*Written problem*:
Reproduce verbatim the lines up to and including the one with "slope[i + 1])", starting from the first.

== == ==

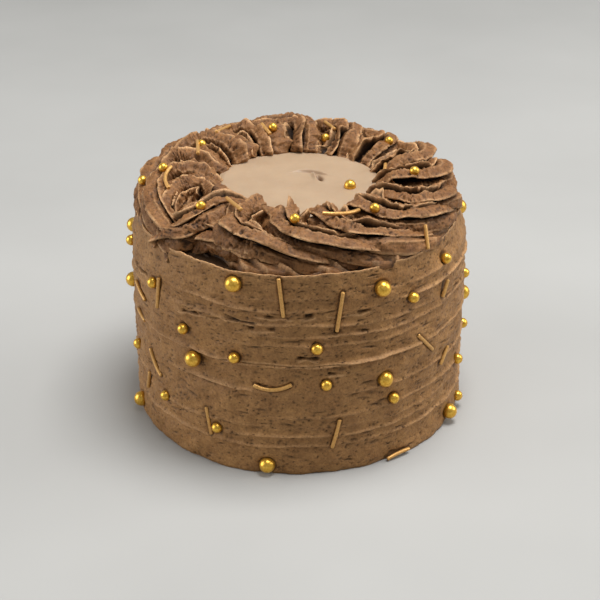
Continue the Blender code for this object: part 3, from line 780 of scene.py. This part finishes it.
def throughPoints(points, count):
    # a smooth curve through the points: a cubic between each two, with the slope at a
    # point taken from its neighbours
    points = np.array(points, float) * mm
    slope = np.gradient(points, axis=0)
    s = np.linspace(0, len(points) - 1, count)
    i = np.minimum(s.astype(int), len(points) - 2)
    u = (s - i)[:, None]
    return ((2 * u ** 3 - 3 * u ** 2 + 1) * points[i] + (u ** 3 - 2 * u ** 2 + u) * slope[i]
            + (3 * u ** 2 - 2 * u ** 3) * points[i + 1] + (u ** 3 - u ** 2) * slope[i + 1])


def buildBorder(material):
    pieces = []
    draw = random.Random(border["seed"])
    t = np.linspace(0, 1, border["along"])
    for i in range(border["strokes"]):
        azimuth = border["first"] + border["step"] * i
        azimuth += draw.uniform(-border["jitter"], border["jitter"])
        height = border["height"] + (border["lift"][i] + draw.uniform(-0.4, 0.4)) * mm
        sweep = border["sweep"] * draw.uniform(0.93, 1.07)
        thickness = taper(t, border["strand"] * draw.uniform(0.97, 1.03), border["tip"])
        inner = border["inner"] + draw.uniform(-1, 1) * border["startJitter"]
        front = easeStep(0.2, 0.8, -math.sin(azimuth))  # in front they start higher
        drop = border["startDrop"] * (1 - front) + border["frontDrop"] * front
        path = strokePath(azimuth, height, sweep, inner, drop)
        twist = 0.0
        if i == 0:  # the tail of the swirl lies over the first one
            path = throughPoints(border["firstStroke"][0], border["along"])
            thickness = taper(t, border["firstStroke"][1] * mm, border["tip"])
            twist = border["firstTwist"]
        name = f"swirl{i + 1:02d}"
        pieces.append(sweptStrand(name, path, thickness, 1000 + 100 * i, material, twist))
    for i, name in enumerate(("curl", "innerCurl", "tail")):
        points, size = border[name]
        path = throughPoints(points, border["along"])
        thickness = taper(t, size * mm, border["tip"])
        twist = border["tailTwist"] if name == "tail" else 0.0
        pieces.append(sweptStrand(name, path, thickness, 4000 + 100 * i, material, twist))
    pieces.append(borderCore(material))
    print("border piped")
    return pieces


def borderCore(material):
    # a crowned ring under the strokes: its section runs over the crown and back along the
    # base; its top is combed into slanting ridges the way the strokes run out to the rim,
    # pressed in at the hollows, and cut back along the trench at the front left
    columns, rows, under = border["coreColumns"], border["crownRows"], border["baseRows"]
    over = np.linspace(0, 1, rows)
    across = np.concatenate([over, np.linspace(1, 0, under)])
    inner, outer = border["coreInner"], border["coreOuter"]
    crown = border["coreInnerEdge"] * (1 - over) + border["coreOuterEdge"] * over
    crown = crown + border["coreCrown"] * np.sin(math.pi * over)
    z = np.concatenate([crown, np.full(under, border["base"])])
    turn, across = np.meshgrid(np.arange(columns) / columns, across)
    z = np.repeat(z[:, None], columns, axis=1)
    lumps = roughNoise(turn, across, (90, 12), 77, 4, 0.7)
    wander = softNoise(turn, across, (30, 3), 79)
    combed = (border["combRidges"] * turn - border["combSlant"] * across + 0.35 * wander) % 1.0
    proud = easeStep(0.0, 0.15, combed) * (1 - combed) ** 1.3
    z[:rows] += mm * (0.35 * lumps + border["combHeight"] * (proud - 0.35))[:rows]
    radius = inner + (outer - inner) * across
    degrees = turn * 360 - 180
    middle = 0.5 * (border["trenchFrom"] + border["trenchTo"])
    half = 0.5 * (border["trenchTo"] - border["trenchFrom"])
    trench = border["trench"] * easeStep(1.0, 0.7, np.abs(degrees - middle) / half)
    edge = 0.9 * mm * roughNoise(turn, 0 * across, (24, 3), 78, 3) - trench
    edge -= leanIn(turn - 0.25, side["height"])
    radius += edge * easeStep(0.5, 1, across)
    angle = turn * 2 * math.pi - math.pi
    rings = ringsAt(angle, radius, z)
    hollow = np.zeros_like(z)
    for x, y, size, depth in border["hollows"]:
        away = np.hypot(rings[:rows, :, 0] / mm - x, rings[:rows, :, 1] / mm - y) / size
        rings[:rows, :, 2] -= depth * mm * np.exp(-away ** 4)
        hollow[:rows] = np.maximum(hollow[:rows], np.exp(-away ** 4))
    # painted shade in low lumps, in the dips between combed ridges and in the hollows, and a
    # painted highlight along each combed crest
    shade = np.clip(0.1 - 0.25 * lumps + 0.5 * easeStep(0.5, 1.0, combed), 0, 0.6)
    shade = np.maximum(shade, 0.9 * hollow)
    values = {"lip": 0.5 * bell(combed, 0.15, 0.08), "creaseShade": shade}
    piece = buildPiece("borderCore", rings, None, material, values)
    return dress(piece, "piped_border")


# Pale disc in the middle

disc = {
    "solidRadius": 40.0 * mm, "radius": 39.0 * mm, "top": 112.2 * mm, "base": 102.3 * mm,
    "columns": 420, "rows": 150,
    "wave": 0.22 * mm, "edgeDrop": 0.7 * mm, "uneven": 0.014,
    "scar": (9.0 * mm, 9.5 * mm),
    # heights in millimetres of the scar's parts
    "ridge": 0.9, "groove": 0.5, "beak": 1.7, "pit": 3.0,
}


def buildDisc(material):
    # a flat round slab: its top is level but for knife waves and a small pulled scar, which
    # is an arched ridge with a groove along it, and a beak of icing drawn up by a deep pit
    turn, out = np.meshgrid(np.arange(disc["columns"]) / disc["columns"],
                            np.linspace(0.02, 1, disc["rows"]))
    angle = turn * 2 * math.pi
    uneven = disc["uneven"] * roughNoise(turn, 0 * turn, (26, 1), 64, 3)
    radius = disc["radius"] * out * (1 + uneven * easeStep(0.8, 1, out))
    x, y = radius * np.cos(angle), radius * np.sin(angle)
    z = disc["top"] - disc["edgeDrop"] * easeStep(0.9, 1.0, out) ** 2
    z = z + disc["wave"] * roughNoise(turn, out, (5, 3), 61, 3) * easeStep(0, 0.25, out)
    scarX, scarY = disc["scar"]
    dx, dy = (x - scarX) / mm, (y - scarY) / mm
    arc = dy - 3.0 + 0.03 * (dx + 7) ** 2
    ridge = np.exp(-(arc / 0.7) ** 2 - ((dx + 4.0) / 8.5) ** 4)
    groove = np.exp(-((arc + 1.3) / 0.7) ** 2 - ((dx + 2.0) / 6.0) ** 4)
    pit = np.exp(-((dx - 0.7 + 0.3 * (dy + 5.0)) / 1.2) ** 2 - ((dy + 5.0) / 2.8) ** 2)
    beak = np.exp(-((dx + 1.5 + 0.2 * (dy + 4.0)) / 1.0) ** 2 - ((dy + 3.5) / 3.8) ** 2)
    z = z + mm * (disc["ridge"] * ridge - disc["groove"] * groove + disc["beak"] * beak
                  - disc["pit"] * pit)
    rings = np.stack([x, y, z], -1)
    wall = rings[-1].copy()
    wall[:, 2] = disc["base"]
    rings = np.concatenate([rings, wall[None]])
    # painted shade in the scar's pit and groove
    creaseShade = np.pad(np.clip(1.3 * pit + 0.5 * groove, 0, 1), [(0, 1), (0, 0)])
    poles = [(0, 0, rings[0, :, 2].mean()), (0, 0, disc["base"])]
    piece = buildPiece("paleDisc", rings, poles, material, {"creaseShade": creaseShade})
    print("disc levelled")
    return dress(piece, "centre_icing")


# Gold pearls and rods

def joinGrids(name, grids, material, node):
    # many small closed grids of one shape, with their poles, made into one mesh
    points, quads, fans, start = [], [], [], 0
    for rings, poles in grids:
        rows, columns = rings.shape[:2]
        moreQuads, moreFans = gridFaces(rows, columns, start)
        points += [rings.reshape(-1, 3), np.array(poles)]
        quads.append(moreQuads)
        fans.append(moreFans)
        start += rows * columns + 2
    mesh = makeMesh(name, *(np.vstack(parts) for parts in (points, quads, fans)), material)
    return dress(addObject(name, mesh), node)


def pearlGrid(centre, radius, seed):
    # a sphere by latitude and longitude, very slightly out of round
    draw = np.random.default_rng(seed)
    columns = sprinkles["pearlColumns"]
    latitude = np.linspace(-math.pi / 2, math.pi / 2, sprinkles["pearlRows"])[1:-1]
    longitude = np.arange(columns) * 2 * math.pi / columns
    longitude, latitude = np.meshgrid(longitude, latitude)
    size = radius * (1 + draw.uniform(-0.03, 0.03, 3))
    rings = np.stack([size[0] * np.cos(latitude) * np.cos(longitude),
                      size[1] * np.cos(latitude) * np.sin(longitude),
                      size[2] * np.sin(latitude)], -1)
    poles = np.array([[0, 0, -size[2]], [0, 0, size[2]]])
    return rings + centre, poles + centre


def rodGrid(path, radius):
    # a round rod along the path, its ends cut nearly flat with a small round
    ahead = np.gradient(path, axis=0)
    ahead /= np.linalg.norm(ahead, axis=1, keepdims=True)
    helper = np.array([0.31, 0.17, 0.93])
    across = np.cross(ahead, helper)
    across /= np.linalg.norm(across, axis=1, keepdims=True)
    other = np.cross(ahead, across)
    columns = sprinkles["rodColumns"]
    angle = np.arange(columns) * 2 * math.pi / columns
    circle = np.cos(angle)[None, :, None] * across[:, None]
    circle = circle + np.sin(angle)[None, :, None] * other[:, None]
    body = path[:, None] + radius * circle
    ends = []
    for i, sign in ((0, -1), (-1, 1)):
        for scale, reach in ((0.97, 0.12), (0.85, 0.26), (0.6, 0.34)):
            ends.append(path[i] + radius * scale * circle[i] + sign * radius * reach * ahead[i])
    rings = np.concatenate([np.stack(ends[2::-1]), body, np.stack(ends[3:])])
    poles = [path[0] - 0.36 * radius * ahead[0], path[-1] + 0.36 * radius * ahead[-1]]
    return rings, poles


def onSide(degrees, height, radius):
    angle = np.radians(np.asarray(degrees) - 90.0)
    radius = radius - leanIn(np.asarray(degrees) / 360, height)
    return ringsAt(angle, radius, height + 0.0 * angle)


def sideRodPath(startDegrees, startHeight, endDegrees, endHeight, sag):
    t = np.linspace(0, 1, 12)
    height = startHeight + (endHeight - startHeight) * t - 4 * sag * t * (1 - t)
    degrees = startDegrees + (endDegrees - startDegrees) * t
    return onSide(degrees, height, sprinkles["cakeRadius"] + sprinkles["rodProud"])


def surfaceHeight(cloud, x, y):
    # the highest point of the border near a place, never below the disc beside it
    near = np.hypot(cloud[:, 0] - x, cloud[:, 1] - y) < 0.8 * mm
    height = float(cloud[near, 2].max(initial=0.0))
    if math.hypot(x, y) < disc["solidRadius"] + 2 * sprinkles["smallRadius"]:
        height = max(height, disc["top"] + sprinkles["smallRadius"])
    return height


def borderRodPath(cloud, x0, y0, x1, y1, bend, rise=0.0):
    # a rod laid on the crests along their slope, or rising more or less than that
    t = np.linspace(0, 1, 7)
    heights = np.array([surfaceHeight(cloud, x0 + (x1 - x0) * s, y0 + (y1 - y0) * s) for s in t])
    slope = (heights[4:].sum() - heights[:3].sum()) / 4 + rise
    slope = float(np.clip(slope, -sprinkles["rodSlope"], sprinkles["rodSlope"]))
    start = (heights - slope * t).max() - sprinkles["rodSunk"] * sprinkles["rodRadius"]
    t = np.linspace(0, 1, 10)
    aside = 4 * bend * t * (1 - t) / math.hypot(x1 - x0, y1 - y0)
    return np.stack([x0 + (x1 - x0) * t + (y0 - y1) * aside,
                     y0 + (y1 - y0) * t + (x1 - x0) * aside, start + slope * t], -1)


def buildSprinkles(pearlGold, rodGold, borderPieces):
    large, small, rods = sidePlaces()
    centreRadius = sprinkles["cakeRadius"] + sprinkles["pearlProud"]
    for name, places, radius, seed in (("largePearls", large, sprinkles["largeRadius"], 300),
                                       ("smallPearls", small, sprinkles["smallRadius"], 400)):
        grids = [pearlGrid(onSide(d, h, centreRadius), radius, seed + i)
                 for i, (d, h) in enumerate(places)]
        joinGrids(name, grids, pearlGold, "cake_body")
    grids = [rodGrid(sideRodPath(*rod), sprinkles["rodRadius"]) for rod in rods]
    joinGrids("sideRods", grids, rodGold, "cake_body")
    cloud = []
    for piece in borderPieces:
        points = np.empty(len(piece.data.vertices) * 3, np.float32)
        piece.data.vertices.foreach_get("co", points)
        cloud.append(points.reshape(-1, 3))
    cloud = np.vstack(cloud)
    grids = []
    radius = sprinkles["borderRadius"]
    for i, (x, y) in enumerate(sprinkles["pearlsOnBorder"]):
        z = surfaceHeight(cloud, x * mm, y * mm) + sprinkles["pearlSunk"] * radius
        grids.append(pearlGrid(np.array([x * mm, y * mm, z]), radius, 500 + i))
    joinGrids("borderPearls", grids, pearlGold, "piped_border")
    grids = []
    for ends in sprinkles["rodsOnBorder"]:
        path = borderRodPath(cloud, *(value * mm for value in ends))
        grids.append(rodGrid(path, sprinkles["rodRadius"]))
    joinGrids("borderRods", grids, rodGold, "piped_border")
    x, y = sprinkles["pearlOnDisc"]
    grid = pearlGrid(np.array([x * mm, y * mm, disc["top"] + sprinkles["discPearlRise"]]),
                     sprinkles["discPearlRadius"], 600)
    joinGrids("discPearl", [grid], pearlGold, "centre_icing")
    print("sprinkles scattered")


# The whole scene

addStudio()
sideIcing = chocolateButtercream("combedChocolateButtercream", "#835d36", "#a3794a",
                                 tearFlatness=2.8, tearAmount=0.335, speck=0.72)
swirlIcing = chocolateButtercream("pipedChocolateButtercream", "#674325", "#8d633b",
                                  tearFlatness=1.0, tearAmount=0.30, speck=0.46)
buildSide(sideIcing)
swirls = buildBorder(swirlIcing)
buildDisc(paleButtercream())
pearlGold = goldLustre("goldPearlLustre", "#cf9730", "#f8ca5a", metal=0.85, roughness=0.29)
rodGold = goldLustre("goldRodLustre", "#bd8a48", "#d8a863", metal=0.5, roughness=0.36)
buildSprinkles(pearlGold, rodGold, swirls)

== == ==

*Final result*:
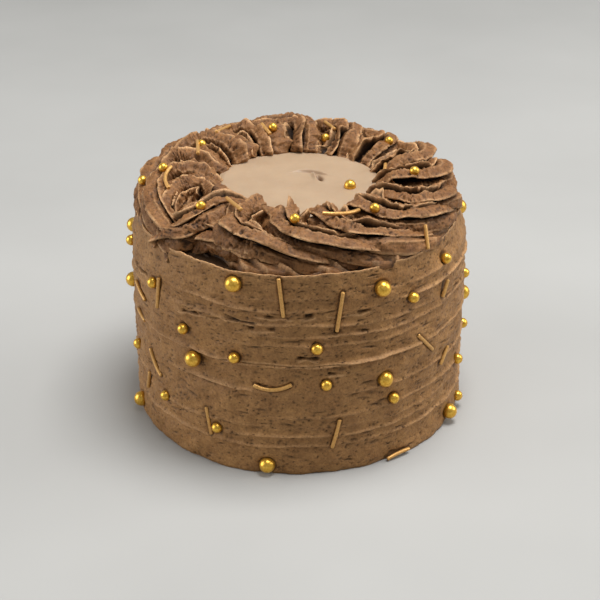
Continue the Blender code for this object: part 3, from line 780 of scene.py. This part finishes it.
def throughPoints(points, count):
    # a smooth curve through the points: a cubic between each two, with the slope at a
    # point taken from its neighbours
    points = np.array(points, float) * mm
    slope = np.gradient(points, axis=0)
    s = np.linspace(0, len(points) - 1, count)
    i = np.minimum(s.astype(int), len(points) - 2)
    u = (s - i)[:, None]
    return ((2 * u ** 3 - 3 * u ** 2 + 1) * points[i] + (u ** 3 - 2 * u ** 2 + u) * slope[i]
            + (3 * u ** 2 - 2 * u ** 3) * points[i + 1] + (u ** 3 - u ** 2) * slope[i + 1])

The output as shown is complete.